The Supreme Court's verdict upholding Parliament's unprecedented decision to expel 11 MPs caught accepting bribes on camera makes both the legislature and its members accountable for their action. In immediate terms, it clears the way for election in constituencies unrepresented for nearly a year. But in the long run, the elected bodies can build upon the verdict for an image makeover.
“The verdict made it clear that corruption or improper behaviour, unbecoming of the position someone holds, would not be tolerated…Parliament's decision to expel its MPs showed that such behaviour was not acceptable even to their own parliamentary colleagues,”' Lok Sabha Speaker Somnath Chatterjee said.
The verdict also vindicated the Speaker's stand in the face of the Court notice on the petitioners' plea against their expulsion. Parties have welcomed the verdict. But political scientist CP Bhambri does not believe that upholding expulsion would end the practice of "motivated" questions. "It will not end the trend. Only those who were caught were punished," he said. However, former Lok Sabha secretary general GC Malhotra did not agree with Bhambri.
He said the verdict would improve Parliament's image among people and "inspire other institutions - such as the media, the election commission and the people themselves - to exercise greater vigil against legislators prone to misconduct". By the Speaker's own admission, there are 40 members in the Lok Sabha with criminal cases pending against them. The charges against them range from demolition of Babri Masjid to murder and rape.
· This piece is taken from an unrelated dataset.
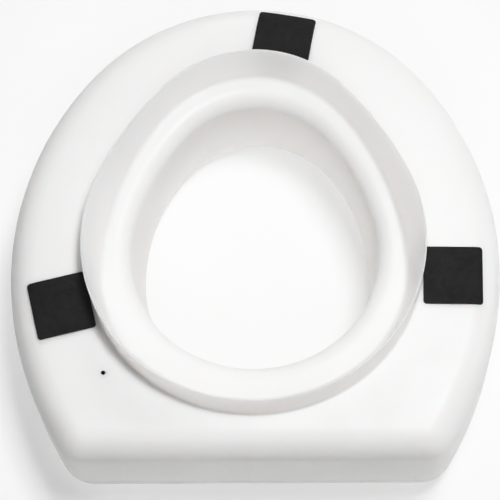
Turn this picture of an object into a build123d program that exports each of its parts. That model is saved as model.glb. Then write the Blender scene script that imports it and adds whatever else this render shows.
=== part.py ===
from build123d import *
from math import atan2, cos, hypot, radians, sin, sqrt, tan
import os

# Raised toilet seat: a hollow blow-moulded ring with a locating collar on its
# underside and three self-adhesive slip-resistant pads.  Millimetres.
# The seat lies on its sitting face at z = 0 with the underside facing +Z.
# +Y points to the rounded front, -Y to the straight rear edge, and the part
# is symmetric about X = 0 except for the pads and the vent.

# ---- overall sizes ---------------------------------------------------------
seat_width = 398.0
seat_length = 388.5
underside_height = 127.0          # rise of the seat above the bowl rim
collar_top = 155.0                # crest of the collar
wall = 3.0                        # moulded wall thickness

# ---- outer outline, taken at the mould parting height ----------------------
parting_height = 35.0
widest_y = -34.0                  # where the seat is widest
front_side_radius = 254.0
rear_flank_radius = 278.0
rear_corner_radius = 27.5
side_draft = 1.4                  # degrees, above and below the parting
underside_edge_radius = 24.0
sitting_edge_radius = 29.0
sitting_dish_radius = 900.0
sitting_dish_depth = 14.0

# ---- egg outlines ------------------------------------------------------------
# front, half width, rear, front radius, flank radius, bulge radius, join angle
crest_egg = (137.0, 136.5, -155.5, 100.0, 290.0, 130.0, 60.0)
collar_inner_egg = (123.0, 121.5, -151.0, 94.0, 220.0, 98.0, 50.0)
opening_top_egg = (100.5, 100.5, -122.0, 73.0, 205.0, 95.0, 60.0)
opening_low_egg = (105.0, 94.5, -112.0, 78.0, 150.0, 88.0, 60.0)

# ---- collar ------------------------------------------------------------------
crest_thickness = 1.6
collar_foot_lean = 2.5            # the foot sits this far inside the crest
collar_rear_slope = 4.0           # at the rear the foot runs out past the crest
collar_root = 118.0               # how deep the collar is rooted in the body

# ---- seat opening ------------------------------------------------------------
opening_low_height = 25.0         # the opening is narrowest here
opening_top_radius = 13.0
opening_low_radius = 12.0

# ---- limits that pick out the edges around the opening ----------------------
rim_centre_y = -10.0
rim_reach = 118.0                 # no rim edge lies further than this from the centre
rim_top_band = 8.0
rim_level_limit = 3.0
rim_edge_least = 20.0

# ---- pads ------------------------------------------------------------------
pad_size = 47.0
pad_thickness = 1.8
pad_corner = 2.5
adhesive_thickness = 0.25
adhesive_setback = 0.6            # the adhesive stops just short of the pad edge
pad_cut_below = 40.0              # reach of the upright die that cuts a pad
pad_cut_above = 20.0
# centre x, centre y and turn in degrees of each pad
pad_places = {
    "front": (24.0, 157.0, -10.5),
    "left": (-152.9, -70.7, 13.5),
    "right": (157.8, -47.8, -1.0),
}

# ---- vent left by the blowing needle ---------------------------------------
vent_x = -118.5
vent_y = -125.5
vent_radius = 1.5
vent_reach = 20.0                 # drilled this far to each side of the underside


def arc_between(centre, start, end):
    """Arc about a centre from start to end, the short way round."""
    radius = hypot(start[0] - centre[0], start[1] - centre[1])
    a0 = atan2(start[1] - centre[1], start[0] - centre[0])
    a1 = atan2(end[1] - centre[1], end[0] - centre[0])
    turn = (a1 - a0 + radians(540)) % radians(360) - radians(180)
    middle_angle = a0 + turn / 2
    middle = (centre[0] + radius * cos(middle_angle), centre[1] + radius * sin(middle_angle))
    return ThreePointArc(start, middle, end)


def touch_point(big, small, small_radius):
    """Where a small circle touches the larger circle around it."""
    gap = hypot(small[0] - big[0], small[1] - big[1])
    return (
        small[0] + (small[0] - big[0]) / gap * small_radius,
        small[1] + (small[1] - big[1]) / gap * small_radius,
    )


def mirrored(point):
    return (-point[0], point[1])


def seat_outline(z, grow):
    """Outer outline of the seat, moved outward by grow, as a face at height z."""
    half = seat_width / 2
    front = seat_length / 2
    rear = -seat_length / 2
    side = (half - front_side_radius, widest_y)
    flank = (half - rear_flank_radius, widest_y)
    # front arc on the centre line, tangent to both side arcs
    reach = front - front_side_radius
    front_centre_y = (reach**2 - side[0] ** 2 - widest_y**2) / (2 * (reach - widest_y))
    nose = (0.0, front_centre_y)
    nose_radius = front - front_centre_y + grow
    # corner arc tangent to the flank and to the straight rear edge
    corner_y = rear + rear_corner_radius
    corner_reach = rear_flank_radius - rear_corner_radius
    corner_x = flank[0] + sqrt(corner_reach**2 - (corner_y - widest_y) ** 2)
    corner = (corner_x, corner_y)
    shoulder = touch_point(side, nose, nose_radius)
    waist = (half + grow, widest_y)
    hip = touch_point(flank, corner, rear_corner_radius + grow)
    heel = (corner_x, rear - grow)
    edges = [arc_between(nose, mirrored(shoulder), shoulder)]
    edges.append(arc_between(side, shoulder, waist))
    edges.append(arc_between(flank, waist, hip))
    edges.append(arc_between(corner, hip, heel))
    edges.append(Line(heel, mirrored(heel)))
    edges.append(arc_between(mirrored(corner), mirrored(heel), mirrored(hip)))
    edges.append(arc_between(mirrored(flank), mirrored(hip), mirrored(waist)))
    edges.append(arc_between(mirrored(side), mirrored(waist), mirrored(shoulder)))
    return Pos(0, 0, z) * make_face(edges)


def egg(z, sizes, lean=0.0, rear_slope=0.0, grow=0.0):
    """Egg outline of six tangent arcs: front, two flanks, two bulges and rear.

    lean pulls the whole outline in, rear_slope pushes its rear out and grow
    moves it outward by an even distance.
    """
    front, half, rear, front_radius, flank_radius, bulge_radius, join_angle = sizes
    front = front - lean
    half = half - lean
    front_radius = front_radius - lean
    bulge_radius = bulge_radius - lean
    rear = rear - rear_slope
    turn = radians(join_angle)
    # rear arc on the centre line; it meets each bulge arc at the join angle
    rear_radius = bulge_radius + (half - bulge_radius) / cos(turn)
    tail = (0.0, rear + rear_radius)
    bulge = (half - bulge_radius, tail[1] - (half - bulge_radius) * tan(turn))
    nose = (0.0, front - front_radius)
    # flank centre, from its distances to the bulge and front centres
    to_bulge = flank_radius - bulge_radius
    to_nose = flank_radius - front_radius
    span = hypot(nose[0] - bulge[0], nose[1] - bulge[1])
    along = (to_bulge**2 - to_nose**2 + span**2) / (2 * span)
    across = sqrt(to_bulge**2 - along**2)
    ux = (nose[0] - bulge[0]) / span
    uy = (nose[1] - bulge[1]) / span
    flank = (bulge[0] + ux * along - uy * across, bulge[1] + uy * along + ux * across)
    upper = touch_point(flank, nose, front_radius + grow)
    middle = touch_point(flank, bulge, bulge_radius + grow)
    lower = touch_point(tail, bulge, bulge_radius + grow)
    edges = [arc_between(nose, mirrored(upper), upper)]
    edges.append(arc_between(flank, upper, middle))
    edges.append(arc_between(bulge, middle, lower))
    edges.append(arc_between(tail, lower, mirrored(lower)))
    edges.append(arc_between(mirrored(bulge), mirrored(lower), mirrored(middle)))
    edges.append(arc_between(mirrored(flank), mirrored(middle), mirrored(upper)))
    return Pos(0, 0, z) * make_face(edges)


def opening_tool(inset):
    """Space cut by the seat opening, with a clear run past both faces."""
    bottom = egg(-5.0, opening_low_egg, grow=inset)
    throat = egg(opening_low_height, opening_low_egg, grow=inset)
    top = egg(underside_height + 8.0, opening_top_egg, grow=inset)
    return loft([bottom, throat, top], ruled=True)


def dish(inset):
    """Large ball that hollows the sitting face."""
    radius = sitting_dish_radius + inset
    return Pos(0, 0, sitting_dish_depth - sitting_dish_radius) * Sphere(radius)


def on_opening_rim(edge):
    """True for an edge on the rim of the seat opening."""
    middle = edge @ 0.5
    rise = abs((edge @ 0.0).Z - (edge @ 1.0).Z)
    inside = hypot(middle.X, middle.Y - rim_centre_y) < rim_reach
    level = rise < rim_level_limit and edge.length > rim_edge_least
    at_top = middle.Z > underside_height - rim_top_band
    at_bottom = middle.Z < sitting_dish_depth
    return inside and level and (at_top or at_bottom)


def ring_blank(inset):
    """The ring without its collar, every face moved inward by inset."""
    slope = tan(radians(side_draft))
    top_z = underside_height - inset
    bottom_z = inset
    middle = seat_outline(parting_height, -inset)
    top = seat_outline(top_z, -inset - slope * (top_z - parting_height))
    bottom = seat_outline(bottom_z, -inset - slope * (parting_height - bottom_z))
    block = loft([bottom, middle, top], ruled=True)
    top_edges = block.faces().sort_by(Axis.Z)[-1].edges()
    block = fillet(top_edges, underside_edge_radius - inset)
    bottom_edges = block.faces().sort_by(Axis.Z)[0].edges()
    block = fillet(bottom_edges, sitting_edge_radius - inset)
    block = block - dish(inset)
    block = block - opening_tool(inset)
    rims = [edge for edge in block.edges() if on_opening_rim(edge)]
    top_rim = [edge for edge in rims if edge.center().Z > underside_height / 2]
    block = fillet(top_rim, opening_top_radius - inset)
    rims = [edge for edge in block.edges() if on_opening_rim(edge)]
    low_rim = [edge for edge in rims if edge.center().Z < opening_low_height]
    block = fillet(low_rim, opening_low_radius - inset)
    return block


def collar_ridge():
    """Ridge standing on the underside, thin at its crest."""
    root = egg(collar_root, crest_egg, collar_foot_lean, collar_rear_slope)
    foot = egg(underside_height, crest_egg, collar_foot_lean, collar_rear_slope)
    crest = egg(collar_top, crest_egg)
    outside = loft([root, foot, crest], ruled=True)
    inner_root = egg(collar_root - 1.0, collar_inner_egg)
    inner_foot = egg(underside_height, collar_inner_egg)
    inner_crest = egg(collar_top + 0.01, crest_egg, grow=-crest_thickness)
    inside = loft([inner_root, inner_foot, inner_crest], ruled=True)
    return outside - inside


def pad_prism(place, setback):
    """Upright prism with the plan shape of a pad."""
    x, y, turn = place
    side = pad_size - 2 * setback
    plan = RectangleRounded(side, side, pad_corner)
    prism = extrude(plan, amount=pad_cut_below + pad_cut_above)
    return Pos(x, y, underside_height - pad_cut_below) * Rot(0, 0, turn) * prism


def sheet_on_underside(place, setback, start, thickness):
    """Sheet of even thickness that follows the underside beneath a pad."""
    over = ring_blank(-start - thickness)
    under = ring_blank(-start)
    prism = pad_prism(place, setback)
    return (prism & over) - under


# ---- seat body ---------------------------------------------------------------
shell_outside = ring_blank(0.0) + collar_ridge()
cavity = ring_blank(wall)
vent_drill = extrude(Circle(vent_radius), amount=2 * vent_reach)
vent = Pos(vent_x, vent_y, underside_height - vent_reach) * vent_drill
seat_body = shell_outside - cavity - vent

pieces = {"seat_body": seat_body}

# ---- pads with their adhesive ------------------------------------------------
for side_name, place in pad_places.items():
    pieces["adhesive_" + side_name] = sheet_on_underside(
        place, adhesive_setback, 0.0, adhesive_thickness
    )
    pieces["pad_" + side_name] = sheet_on_underside(
        place, 0.0, adhesive_thickness, pad_thickness
    )

os.makedirs("parts", exist_ok=True)
for name, piece in pieces.items():
    piece.label = name
    export_step(piece, "parts/" + name + ".step")
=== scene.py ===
"""Raised toilet seat lying upside down: white moulded ring, collar and three black pads.

The moulding is one ring of profile loops swept about a hub, laid out in millimetres in the
frame of the CAD model: sitting face at z = 0, underside and collar up, rounded front to +Y.
"""
import math
import random

import bmesh
import bpy
import numpy as np
from mathutils import Matrix, Vector


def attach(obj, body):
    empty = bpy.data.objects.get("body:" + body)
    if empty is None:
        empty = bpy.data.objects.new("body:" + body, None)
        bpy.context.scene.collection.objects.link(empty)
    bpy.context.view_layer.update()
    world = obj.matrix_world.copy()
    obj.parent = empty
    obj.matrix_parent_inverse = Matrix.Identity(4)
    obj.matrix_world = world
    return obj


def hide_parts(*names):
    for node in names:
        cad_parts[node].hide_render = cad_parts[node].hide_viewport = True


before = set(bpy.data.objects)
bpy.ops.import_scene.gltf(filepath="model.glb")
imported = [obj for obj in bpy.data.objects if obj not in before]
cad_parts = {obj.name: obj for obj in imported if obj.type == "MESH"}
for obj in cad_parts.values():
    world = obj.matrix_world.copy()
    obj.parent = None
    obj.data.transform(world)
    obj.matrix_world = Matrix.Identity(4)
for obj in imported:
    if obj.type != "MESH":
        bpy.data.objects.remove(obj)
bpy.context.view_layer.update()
rng = random.Random(7)

MM = 0.001

# ---- sizes of the moulding, in millimetres -------------------------------------------
SEAT_WIDTH = 398.0
SEAT_LENGTH = 388.5
UNDERSIDE_Z = 127.0
CREST_Z = 155.0
PARTING_Z = 35.0
WIDEST_Y = -34.0
FRONT_SIDE_R = 254.0
REAR_FLANK_R = 278.0
REAR_CORNER_R = 27.5
DRAFT = math.tan(math.radians(1.4))
UNDERSIDE_EDGE_R = 24.0
SITTING_EDGE_R = 29.0
DISH_R = 900.0
DISH_DEPTH = 14.0
OPENING_LOW_Z = 25.0
OPENING_TOP_R = 13.0
OPENING_LOW_R = 12.0
OPENING_RULE_TOP_Z = 135.0         # height at which the wall would meet the top egg
CREST_THICKNESS = 1.6
FOOT_LEAN = 2.5
REAR_SLOPE = 4.0
FOOT_FILLET = 2.0
INNER_FILLET = 4.5

# front, half width, rear, front radius, flank radius, bulge radius, join angle in degrees
CREST_EGG = (137.0, 136.5, -155.5, 100.0, 290.0, 130.0, 60.0)
INNER_EGG = (123.0, 121.5, -151.0, 94.0, 220.0, 98.0, 50.0)
TOP_EGG = (100.5, 100.5, -122.0, 73.0, 205.0, 95.0, 60.0)
LOW_EGG = (105.0, 94.5, -112.0, 78.0, 150.0, 88.0, 60.0)
HUB_Y = -18.0                      # centre that the ring is swept about

BEAD_PROUD = 0.3                   # bead of flash at the parting line
BEAD_FADE = 25.0                   # the skin draws in over this height on both sides of it
# rise above the parting height and share of the full bead
BEAD_PROFILE = (
    (-1.1, 0.0), (-0.45, 0.1), (-0.2, 0.75), (0.0, 1.0), (0.2, 0.75), (0.45, 0.1), (1.1, 0.0),
)
SKIN_SINK = 0.12                   # deepest unevenness of the moulded skin
SKIN_WAVES = 14
SKIN_WAVE_LENGTHS = (0.035, 0.11)  # metres
SKIN_WAVE_FLATTEN = 0.6            # the waves run mostly level
SKIN_WAVE_GAIN = 1.6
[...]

A series of developments in 2005-06 sent out a strong message: that elected representatives have to be careful in performing their duties and no misconduct would be tolerated. “There were cases pertaining to the office of profit, the cash for query scandal, misappropriation of MPLAD fund. Yet, Parliament's decision to punish its members caught on camera gave a clear message that MPs are not above law. It brought Parliament back to public esteem," Malhotra said.